Gutman:  Conversations about this campaign started in the fall of 2012, and the campaign as a group of people kicked off in the spring semester of 2013, so we’re just in our second semester and the first semester was a lot about getting our grounding…that included things regarding recruitment and awareness about our existence and also reaching out to key administrators, board members and certain committees through meetings and letters to establish ourselves.  We have a relationship with the [CISR] from last semester and we’re interested in continuing that relationship through meetings like this and figuring out what steps we can take together that are short term steps while divestment stays on the table as a long-term goal.  A lot of doors need to be opened for divestment to become a feasible option at this school.  I think this is a really good school for conversations to be had between student groups and administrators and I’m really excited about that.

Roza:  Have the administrators you’ve been talking with been receptive of your ideas?

Gutman:  I would say that our relationship is mostly on common ground and when it comes to divestment itself we’ve heard mixed things.  I don’t want to say that it’s been negative, because not only is it positive in terms of “we want to talk with you” but it’s also been positive in terms of “we want to help you figure out how to get action done at this school.”

Roza: Many critics of divestment argue that it is not a cost-effective form of activism.  What do you say to those critics?

Gutman: Divestment isn’t just about taking our money out.  It’s part of a plan in which we reinvest our money…reinvesting in alternatives in terms of energy or in terms of more equitable banking options makes a really big financial impact because those organizations and corporations are smaller. One option that we can pursue this semester is called Green Revolving Fund; it’s when the college has a pool of money and lends it out for environmental projects that save money in the long run and those savings go back into the fund so that the fund continues to grow.  Harvard has one and Seattle University has one and they both have incredible returns because it’s a real process of saving money from reducing consumption.  Another option on the table right now is the Special Fund built into our endowment in which alumni could make gifts that will not be invested in certain industries.

Roza: Many college boards have publicly refused to divest…

Gutman: Yeah, a lot of schools have recently gotten no’s from their boards, including Swarthmore and Bryn Mawr and Middlebury.  But getting a no from a board isn’t the end of a campaign.  Historically, student campaigns have gotten no’s and have escalated and that can lead to some great successes.   From the letters I’ve read from the boards of different schools, there’s a concern that an endowment that has been divested from fossil fuel companies will have smaller returns.  That’s problematic to me because financial projections are u  nreliable.  We can’t know how fossil fuel companies are going to do in the future just because they did well for the past five years.  That’s not how financial markets work and it’s not an honest way of figuring out how to make a lot of money.  Some boards have said, “This is going to cost us this much money.”  And other people have said, “No, this board’s figures are wrong.”

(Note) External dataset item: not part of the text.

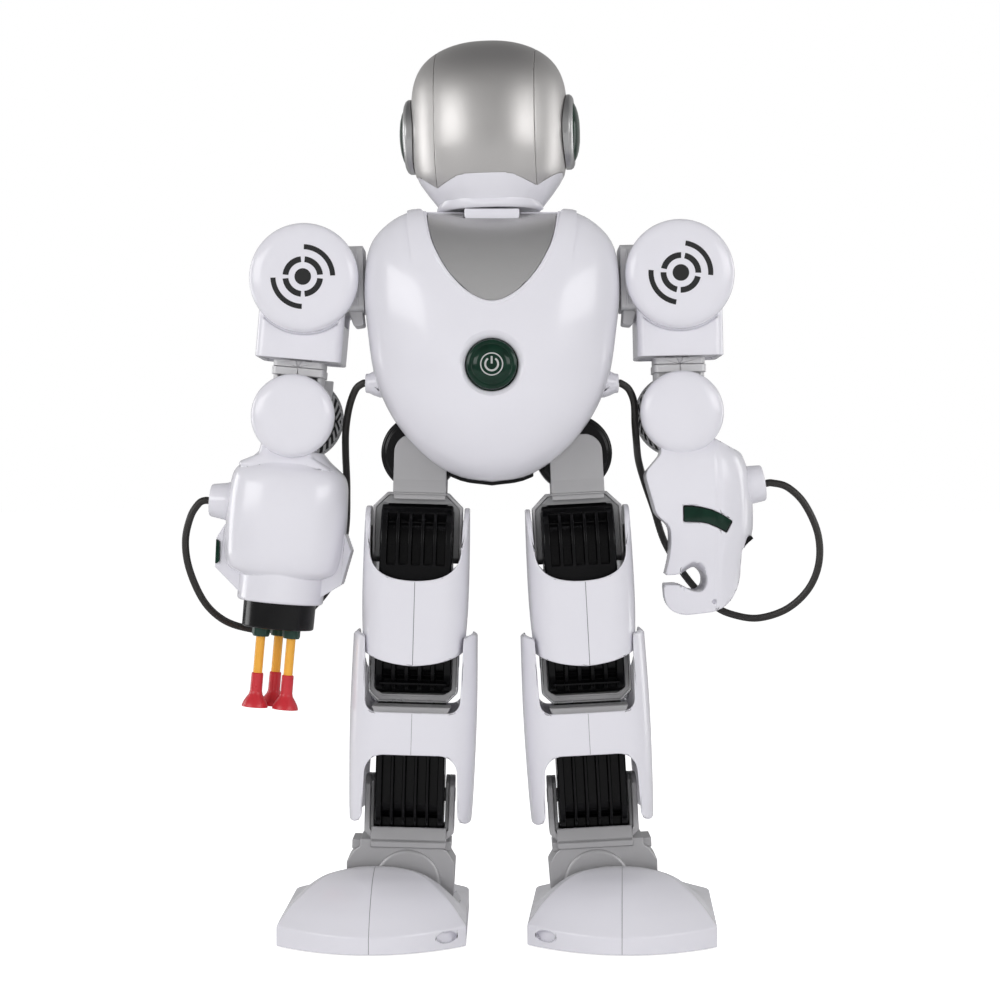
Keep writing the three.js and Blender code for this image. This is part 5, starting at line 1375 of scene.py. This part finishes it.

It is true that a single school divesting will have no financial impact on the [fossil-fuels] company.  The companies have already sold their stocks and who owns their stock doesn’t really impact them.  But divestment is a national movement of over three hundred colleges.  There’s a lot of power in having this be part of a national movement.  Divestment has been shown in the past to have symbolic and political impact…those companies that were invested in tools of apartheid didn’t leave South Africa because investment hurt their profits, they left because the divestment movement affected the American government in a way to influence them.  That’s where the real power of divestment comes from.  A lot of Board members are not convinced by that.  Having concerns are valid because the endowment is really important to our institution and that’s why we’re invested in having all options on the table.  I think if we recognize it’s a long process, we’re being realistic.

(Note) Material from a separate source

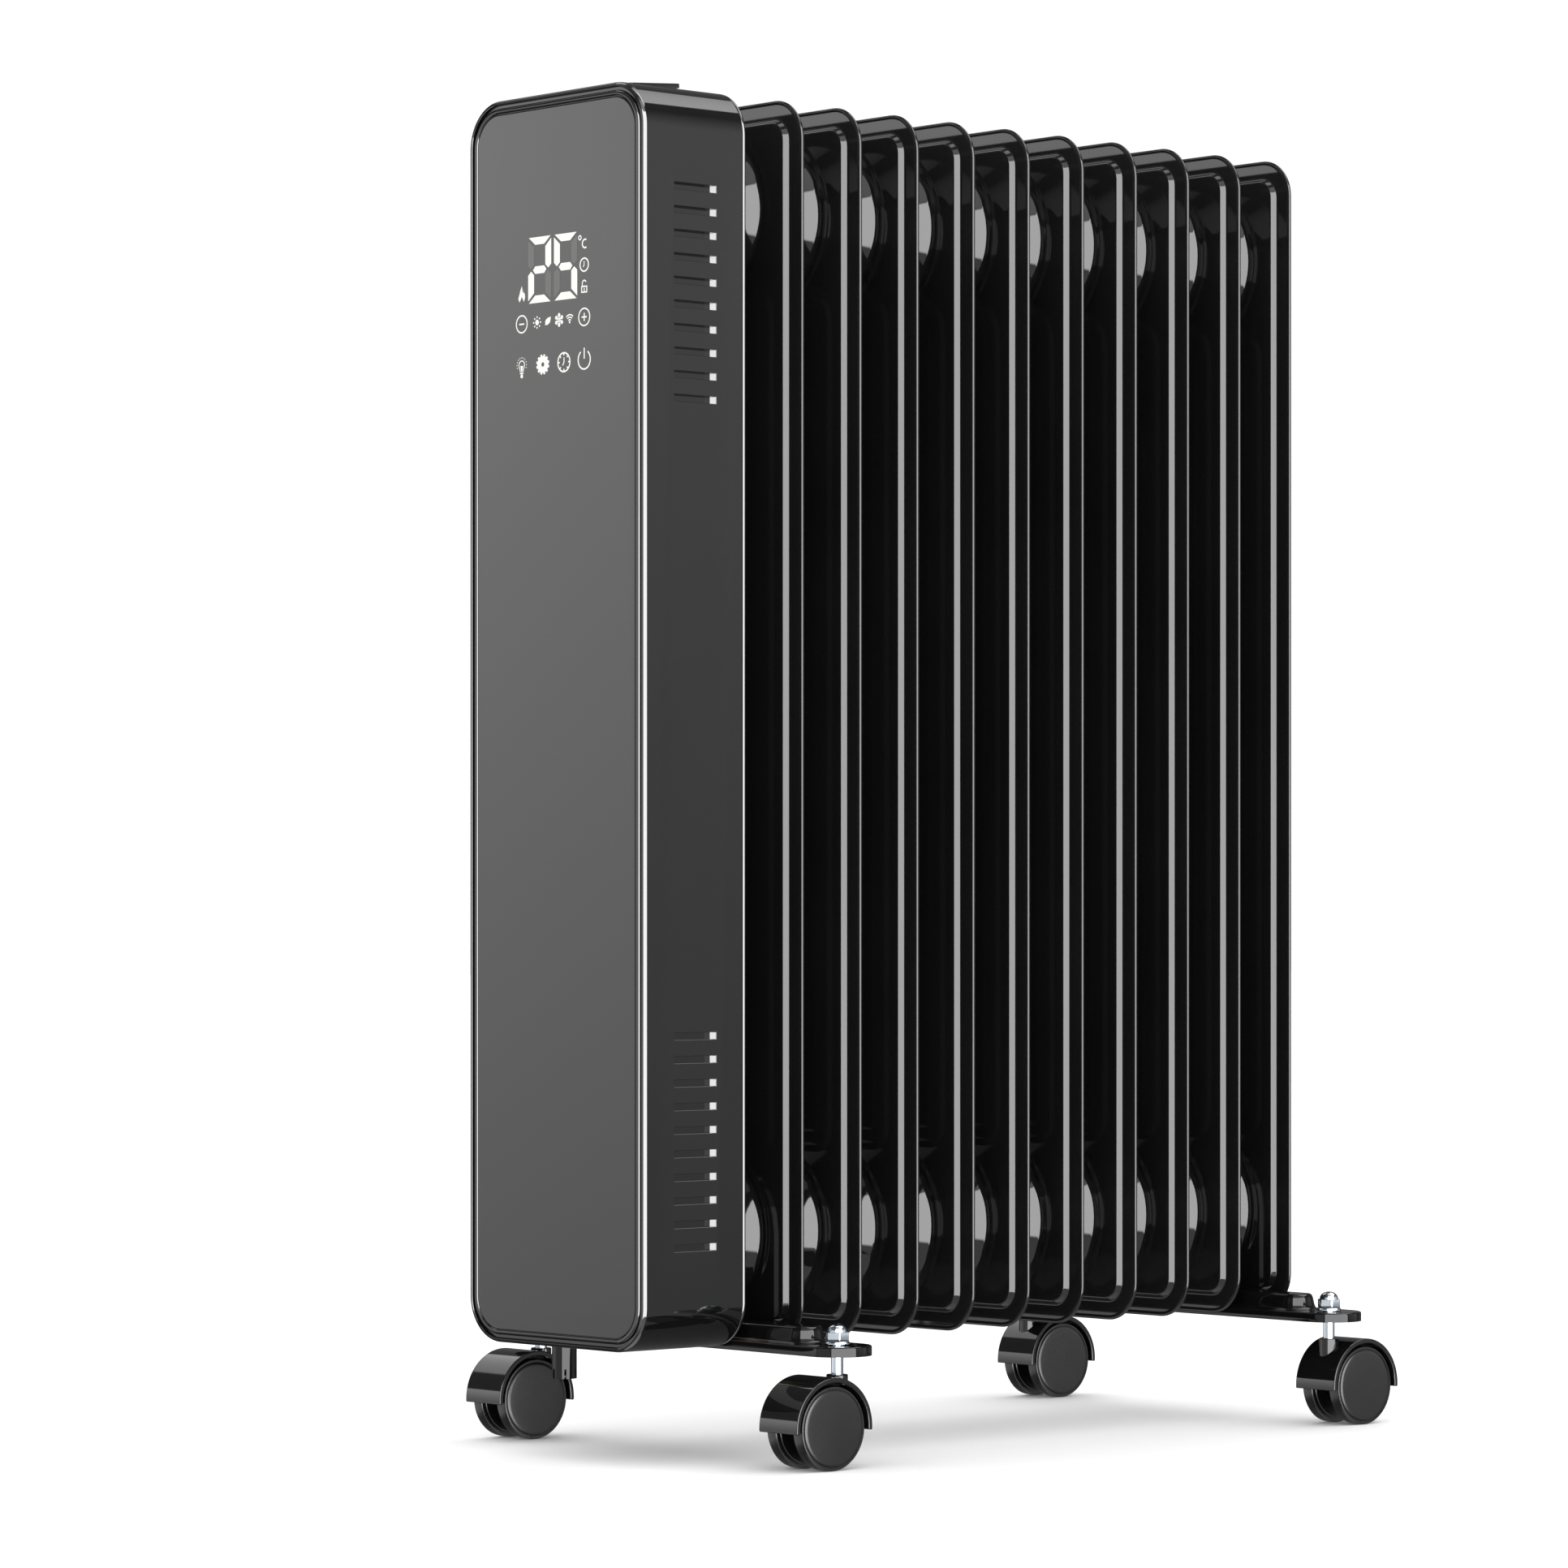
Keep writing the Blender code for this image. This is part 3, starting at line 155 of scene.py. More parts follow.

Roza:  Do you have any events planned for raising awareness with the students and trying to get more momentum that way?

Gutman: We started the semester thinking of having a very large event at the end of the semester.  When we were told by CISR that they were going to make a recommendation to the Board that was big news to us, so for the past two weeks that’s what we’ve been thinking about…and as a result the big event has been on the backburner.  I would really like the group to be spending time in leadership development this semester.  This campaign’s a really long campaign and it’s important to give people those skills to have a solid campaign that doesn’t just flicker out.  One goal [we have is to empower more students to grow together to be better activists.  I think the next step would be preparing for what to do once that recommendation has been made and then how to approach administrators and students in light of whatever the recommendation is.  Campaigns are broad arcs…divestment is the long-term goal, and the fact that we’re having these conversations with CISR is good that’s coming out already.  Exploring these other options is good that can come out on the short-term and medium-term.  We’re getting there; it’s a long process.

One Comment

  1. ZW October 7, 2013

    Nearly every single industry is dependent on fossil fuel emissions. Do you like your electricity? Do you like any goods that weren’t produced in your town and had to be shipped in? Do you like stuff produced with metallic ore? What about automotive, aeronautic or marine manufacturing companies?

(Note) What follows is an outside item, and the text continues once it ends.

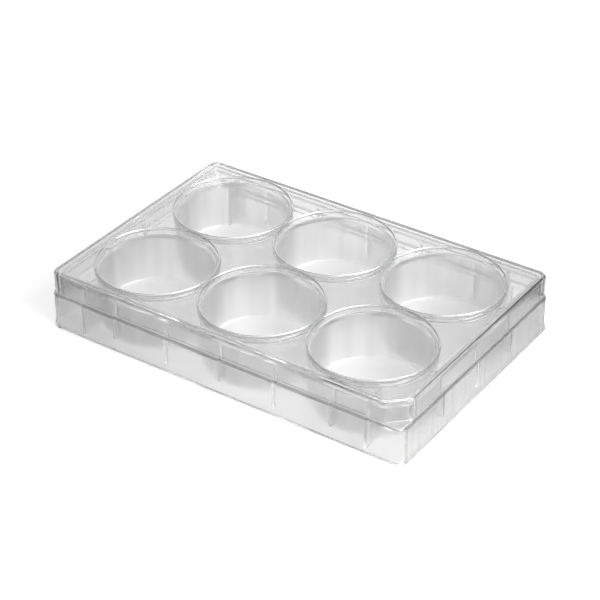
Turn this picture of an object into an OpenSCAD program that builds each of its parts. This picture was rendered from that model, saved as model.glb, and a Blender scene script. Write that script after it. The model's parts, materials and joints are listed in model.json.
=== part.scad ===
// Six-well culture plate with its lid on, moulded in clear polystyrene.
// Millimetres. The origin is the middle of the footprint, on the surface the plate stands on.
// +X runs along the long side, +Y along the short side and +Z up.
// The orientation corner, cut off at 45 degrees, is at +X, -Y.

/* [Footprint] */
// Length of the foot, along X
foot_l = 127.76; // [127.26:0.01:128.01]
// Width of the foot, along Y
foot_w = 85.48; // [84.98:0.01:85.73]
// Radius of the foot's corners, seen from above
foot_r = 3.5; // [2.5:0.1:4.5]
// How far the foot stands out of the lower wall
foot_flare = 0.42; // [0.2:0.02:0.6]
// Height over which the foot flares out
foot_h = 3; // [2:0.1:4]

/* [Plate] */
// Height of the plate's top rim, which carries the lid
rim_z = 18.3; // [17.5:0.1:20]
// Height of the ledge under the lid's skirt
ledge_z = 11.9; // [10:0.1:13]
// Height of the deck between the wells
deck_z = 17.1; // [16.5:0.1:17.3]
// Thickness of the moulded walls
wall = 1.2; // [1:0.05:1.3]
// Thickness of the deck
deck_t = 1.1; // [1:0.05:1.3]

/* [Wells] */
// Distance between neighbouring well centres
pitch = 39.12; // [39:0.01:39.3]
// Inner radius of a well at its mouth
well_r_mouth = 17.75; // [17.4:0.05:17.9]
// Inner radius of a well at its floor
well_r_floor = 17.35; // [17:0.05:17.4]
// Thickness of a well's wall
well_wall = 1.1; // [0.9:0.05:1.15]
// Radius of the fillet between a well's wall and its floor
well_fillet = 0.6; // [0.3:0.1:1]
// Thickness of a well's floor
floor_t = 1.2; // [1:0.05:1.5]
// Gap between the wells' undersides and the surface below
floor_lift = 1; // [0.6:0.1:1.5]
// How far the raised lip round each well stands above the deck
lip_h = 0.7; // [0.4:0.1:1]

/* [Ribs] */
// Thickness of the ribs between the wells and the walls
rib_t = 0.9; // [0.7:0.05:1.2]
// Distance from the middle to the ribs near the corners, along X
corner_rib_x = 51; // [49:0.1:53]
// Height at which the ribs opposite the wells begin
rib_low_z = 3.6; // [1:0.1:6]
// Radius of the half-round ridges up the walls, between the wells
ridge_r = 0.7; // [0.4:0.05:0.9]
// Height at which those ridges begin
ridge_low_z = 2.6; // [1:0.1:5]
// Height at which those ridges end
ridge_high_z = 15; // [13:0.1:15.5]

/* [Lid] */
// Thickness of the lid's top
lid_t = 1.3; // [1:0.1:1.6]
// Thickness of the lid's skirt
skirt_t = 1.25; // [1:0.05:1.3]
// How far the lid's skirt hangs below the plate's top rim
skirt_drop = 6.1; // [5:0.1:6.3]
// How far the lid's outline lies inside the footprint, on each side
lid_inset = 0.8; // [0.6:0.05:0.9]
// Gap between the lid's skirt and the wall inside it
lid_gap = 0.5; // [0.4:0.05:0.6]
// Radius of the lid's rounded corners
lid_r = 3; // [2.5:0.1:3.5]
// How much the orientation corner cuts off each side of the lid
corner_cut = 6.3; // [4:0.1:6.8]

/* [Rings] */
// Outer radius of the raised ring over each well
ring_r = 19.45; // [19.2:0.05:19.5]
// Width of the raised ring
ring_w = 0.6; // [0.5:0.05:1.2]
// Height of the raised ring above the lid's top
ring_h = 0.7; // [0.4:0.05:0.8]

/* [Hidden] */
$fn = 96;
plastic = [0.86, 0.87, 0.88, 0.45];
slack = 1; // how far a cutting shape runs past what it cuts
columns = [-pitch, 0, pitch];
rows = [-pitch / 2, pitch / 2];
lower_inset = foot_flare;
upper_inset = lid_inset + skirt_t + lid_gap;
well_base_z = floor_lift;
floor_z = floor_lift + floor_t;
lip_z = deck_z + lip_h;
foot_rest_h = 0.6; // height of the flat band at the very bottom of the foot
inner_r = 1; // radius of the corners inside the upper wall
lip_round = 0.4; // how much the well's lip is rounded off outside
lid_top_z = rim_z + lid_t;
skirt_z = rim_z - skirt_drop;
rib_top_z = ledge_z - wall / 2;
lower_face_l = foot_l / 2 - lower_inset - wall; // from the middle to the lower wall's inner face, along X
lower_face_w = foot_w / 2 - lower_inset - wall;
upper_face_l = foot_l / 2 - upper_inset - wall; // the same for the upper wall
upper_face_w = foot_w / 2 - upper_inset - wall;

// The footprint drawn in by `inset` on every side, with rounded corners.
// `cut` slices the orientation corner off, measured along each side.
module outline(inset, r, cut = 0) {
    l = foot_l - 2 * inset;
    w = foot_w - 2 * inset;
    cut_reach = 2 * cut;
    difference() {
        union() {
            square([l - 2 * r, w], center = true);
            square([l, w - 2 * r], center = true);
            for (x = [-1, 1], y = [-1, 1])
                translate([x * (l / 2 - r), y * (w / 2 - r)]) circle(r);
        }
        if (cut > 0)
            translate([l / 2, -w / 2]) rotate(45)
                square([2 * cut_reach, cut * sqrt(2)], center = true);
    }
}

// An outline raised from z0 to z1.
module block(z0, z1, inset, r, cut = 0) {
    translate([0, 0, z0]) linear_extrude(z1 - z0) outline(inset, r, cut);
}

// The foot: flat where it rests, then drawn in to the lower wall.
module foot() {
    sliver = 0.05;
    block(0, foot_rest_h, 0, foot_r);
    hull() {
        block(foot_rest_h - sliver, foot_rest_h, 0, foot_r, $fn = 32);
        block(foot_h - sliver, foot_h, lower_inset, foot_r - lower_inset, $fn = 32);
    }
}

// The cut of a wall that lies further in, whose facet stays parallel to the lid's.
function cut_at(inset) = corner_cut - (2 - sqrt(2)) * (inset - lid_inset);

// The outer skin of the plate, solid: foot, lower wall, ledge and upper wall.
module plate_body() {
    foot();
    block(foot_h, ledge_z, lower_inset, foot_r - lower_inset);
    block(ledge_z, rim_z, upper_inset, lid_r - (upper_inset - lid_inset) / 2, cut_at(upper_inset));
}

// The hollow under the ledge and the deck, open below.
module under_hollow() {
    lower_in = lower_inset + wall;
    upper_in = upper_inset + wall;
    block(-slack, ledge_z - wall, lower_in, foot_r - lower_in);
    block(ledge_z - wall - slack, deck_z - deck_t, upper_in, inner_r, cut_at(upper_in));
}

// The shallow hollow above the deck, inside the top rim.
module deck_hollow() {
    upper_in = upper_inset + wall;
    block(deck_z, rim_z + slack, upper_in, inner_r, cut_at(upper_in));
}

// One well's outside, from its base to the raised lip round its mouth.
module well_outside() {
    r_base = well_r_floor + well_wall;
    r_lip = well_r_mouth + well_wall;
    rotate_extrude()
        polygon([
            [0, well_base_z],
            [r_base, well_base_z],
            [r_lip, deck_z],
            [r_lip, lip_z - lip_round],
            [r_lip - lip_round, lip_z],
            [0, lip_z]
        ]);
}

// One well's inside, with a fillet at the floor and an eased mouth.
module well_inside() {
    ease = 0.4;
    steps = 6;
    rotate_extrude()
        polygon(concat(
            [[0, floor_z], [well_r_floor - well_fillet, floor_z]],
            [for (i = [1 : steps]) let (a = 90 * i / steps)
                [well_r_floor - well_fillet * (1 - sin(a)), floor_z + well_fillet * (1 - cos(a))]],
            [
                [well_r_mouth, lip_z - ease],
                [well_r_mouth + ease, lip_z],
                [well_r_mouth + ease, lip_z + slack],
                [0, lip_z + slack]
            ]
        ));
}

// Puts a copy of the children at each well.
module at_wells() {
    for (x = columns, y = rows) translate([x, y, 0]) children();
}

// A thin rib from under a well out to both walls along +Y, standing at x and starting at z0.
// `reach_lower` and `reach_upper` are the middles of the lower and the upper wall.
module rib(x, z0, start, reach_lower, reach_upper) {
    translate([x - rib_t / 2, start, z0])
        cube([rib_t, reach_lower - start, rib_top_z - z0]);
    translate([x - rib_t / 2, start, rib_top_z])
        cube([rib_t, reach_upper - start, deck_z - deck_t / 2 - rib_top_z]);
}

// The ribs that tie the wells to the walls.
// Those opposite the wells stop short of the foot, and those near the corners run all the way down.
module ribs() {
    for (side = [0, 1]) {
        mirror([0, side, 0]) {
            for (x = columns)
                rib(x, rib_low_z, pitch / 2, lower_face_w + wall / 2, upper_face_w + wall / 2);
            for (x = [-corner_rib_x, corner_rib_x])
                rib(x, well_base_z, pitch / 2, lower_face_w + wall / 2, upper_face_w + wall / 2);
        }
        for (y = rows)
            mirror([side, 0, 0]) rotate(-90)
                rib(y, rib_low_z, pitch, lower_face_l + wall / 2, upper_face_l + wall / 2);
    }
}

// One half-round ridge up a wall's inner face, from z0 to z1.
module ridge(x, y, z0, z1) {
    translate([x, y, z0]) cylinder(r = ridge_r, h = z1 - z0);
}

// The ridges, midway between the wells on both walls.
module ridges() {
    for (side = [-1, 1]) {
        for (x = [-pitch / 2, pitch / 2]) {
            ridge(x, side * lower_face_w, ridge_low_z, rib_top_z);
            ridge(x, side * upper_face_w, rib_top_z, ridge_high_z);
        }
        ridge(side * lower_face_l, 0, ridge_low_z, rib_top_z);
        ridge(side * upper_face_l, 0, rib_top_z, ridge_high_z);
    }
}

module plate() {
    color(plastic)
        difference() {
            union() {
                difference() {
                    plate_body();
                    under_hollow();
                    deck_hollow();
                }
                at_wells() well_outside();
                ribs();
                ridges();
            }
            at_wells() well_inside();
        }
}

// A thin low ring standing on the lid over each well.
module ring() {
    round_over = 0.12;
    inner = ring_r - ring_w;
    top = lid_top_z + ring_h;
    rotate_extrude()
        polygon([
            [inner, lid_top_z - lid_t / 2],
            [ring_r, lid_top_z - lid_t / 2],
            [ring_r, top - round_over],
            [ring_r - round_over, top],
            [inner + round_over, top],
            [inner, top - round_over]
        ]);
}

module lid() {
    skirt_in = lid_inset + skirt_t;
    color(plastic) {
        difference() {
            union() {
                block(skirt_z, lid_top_z, lid_inset, lid_r, cut_at(lid_inset));
                at_wells() ring();
            }
            block(skirt_z - slack, rim_z, skirt_in, lid_r - skirt_t, cut_at(skirt_in));
        }
    }
}

plate();
lid();
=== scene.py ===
"""A six-well culture plate with its lid on, in clear moulded polystyrene.

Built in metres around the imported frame, in the order in which the object goes together.
"""
import json
import math

import bmesh
import bpy
from mathutils import Matrix, Vector


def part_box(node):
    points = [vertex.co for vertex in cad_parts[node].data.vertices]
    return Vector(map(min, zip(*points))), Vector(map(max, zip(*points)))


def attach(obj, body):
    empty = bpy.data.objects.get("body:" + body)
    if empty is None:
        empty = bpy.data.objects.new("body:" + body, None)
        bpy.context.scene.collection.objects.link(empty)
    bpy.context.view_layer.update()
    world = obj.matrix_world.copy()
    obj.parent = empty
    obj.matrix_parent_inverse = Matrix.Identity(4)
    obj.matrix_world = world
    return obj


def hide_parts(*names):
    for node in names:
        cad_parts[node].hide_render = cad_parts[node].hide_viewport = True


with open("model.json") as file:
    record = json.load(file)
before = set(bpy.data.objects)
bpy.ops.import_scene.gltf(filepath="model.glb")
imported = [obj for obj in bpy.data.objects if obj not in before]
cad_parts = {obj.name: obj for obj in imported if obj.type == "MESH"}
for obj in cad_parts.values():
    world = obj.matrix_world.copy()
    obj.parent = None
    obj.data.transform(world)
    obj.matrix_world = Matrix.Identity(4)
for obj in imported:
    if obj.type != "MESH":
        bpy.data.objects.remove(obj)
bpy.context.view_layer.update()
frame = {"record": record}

# ---- The plate -------------------------------------------------------------------------
# One injection moulding in clear polystyrene, open below: a flared foot, a lower wall, a
# ledge, an upper wall that carries the lid, and a deck from which six round wells hang.
mm = 0.001
plate_low, plate_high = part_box("plate")
foot_half_l = (plate_high.x - plate_low.x) / 2
foot_half_w = (plate_high.y - plate_low.y) / 2
rest_gap = 0.02 * mm  # air left between the rim and the lid that rests on it
rim_z = plate_high.z - rest_gap

foot_r = 3.5 * mm
foot_flare = 0.42 * mm
foot_band = 0.6 * mm
foot_h = 3 * mm
wall = 1.2 * mm
ledge_z = 11.9 * mm
deck_z = 17.1 * mm
deck_t = 1.1 * mm
upper_inset = 2.55 * mm
upper_r = 2.1 * mm
inner_r = 1.0 * mm
upper_cut = 5.27 * mm
inner_cut = 4.57 * mm
corner_steps = 8
blunt_steps = 4  # steps round each of the two blunt corners that a cut leaves

well_boxes = [o["box_m"] for o in frame["record"]["physics"]["openings"] if o["name"].startswith("well")]
well_centres = [((low[0] + high[0]) / 2, (low[1] + high[1]) / 2) for low, high in well_boxes]
well_r_mouth = 17.75 * mm
well_r_floor = 17.35 * mm
well_wall = 1.1 * mm
well_base_z = 1.0 * mm
well_floor_z = 2.2 * mm
lip_z = 17.8 * mm
well_steps = 128

margin = 0.45 * mm  # flat run beside an edge that gets rounded
foot_round = 0.2 * mm
deck_round = 0.3 * mm
rim_edge_round = 0.35 * mm
well_foot_round = 0.5 * mm
crease = math.radians(35)  # an edge that turns more than this is rounded
hard_edge = math.radians(40)  # an edge that turns more than this is shaded as an edge
round_steps = 4
touching = 0.001 * mm  # points nearer than this are one point
sliver = 0.0002 * mm  # edges shorter than this are closed up
level_within = 0.01 * mm  # points this near a height count as level with it


def plan(bm, inset, z, radius, cut=0.0):
    """A flat face at height z: the footprint drawn in, with round corners and perhaps one corner cut."""
    before = set(bm.faces)
    corners = bmesh.ops.create_grid(bm, x_segments=1, y_segments=1, size=1)["verts"]
    bmesh.ops.scale(bm, vec=(foot_half_l - inset, foot_half_w - inset, 1), verts=corners)
    bmesh.ops.translate(bm, vec=(0, 0, z), verts=corners)
    square = [v for v in corners if not (cut and v.co.x > 0 and v.co.y < 0)]
    if cut:
        notch = [v for v in corners if v not in square]
        bmesh.ops.bevel(bm, geom=notch, offset=cut, segments=1, profile=0.5, affect="VERTICES", material=-1)
        face = next(f for f in bm.faces if f not in before)
        blunt = [v for v in face.verts if v not in square]
        bmesh.ops.bevel(bm, geom=blunt, offset=radius * math.tan(math.pi / 8), segments=blunt_steps,
                        profile=0.5, affect="VERTICES", material=-1)
    bmesh.ops.bevel(bm, geom=square, offset=radius, segments=corner_steps, profile=0.5,
                    affect="VERTICES", material=-1)
    return next(f for f in bm.faces if f not in before)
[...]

    Pretty much every industry emits or pays to emit a whole bunch of fossil fuels. To follow the objective of divestment to the logical end, we should be divesting from the companies that are actually putting the CO2 in the air, not the companies pulling it out of the ground.

    And whats more, you will be divesting from the LARGEST INVESTORS in non-fossil fuel energy. Thats right, the inconvenient truth for these divesters is the fossil fuel industry is far and away the largest investor in fossil fuel free energy… because who has a greater incentive to invent the successor to fossil fuel?

    So divesters want to punish the biggest investors in post-fossil fuel research, reward companies that actually put the pollutants in the air, and desire to put the school’s money into highly risky and unprofitable investments – its not like Haverford’s endowment took a big enough hit in 2008 or anything.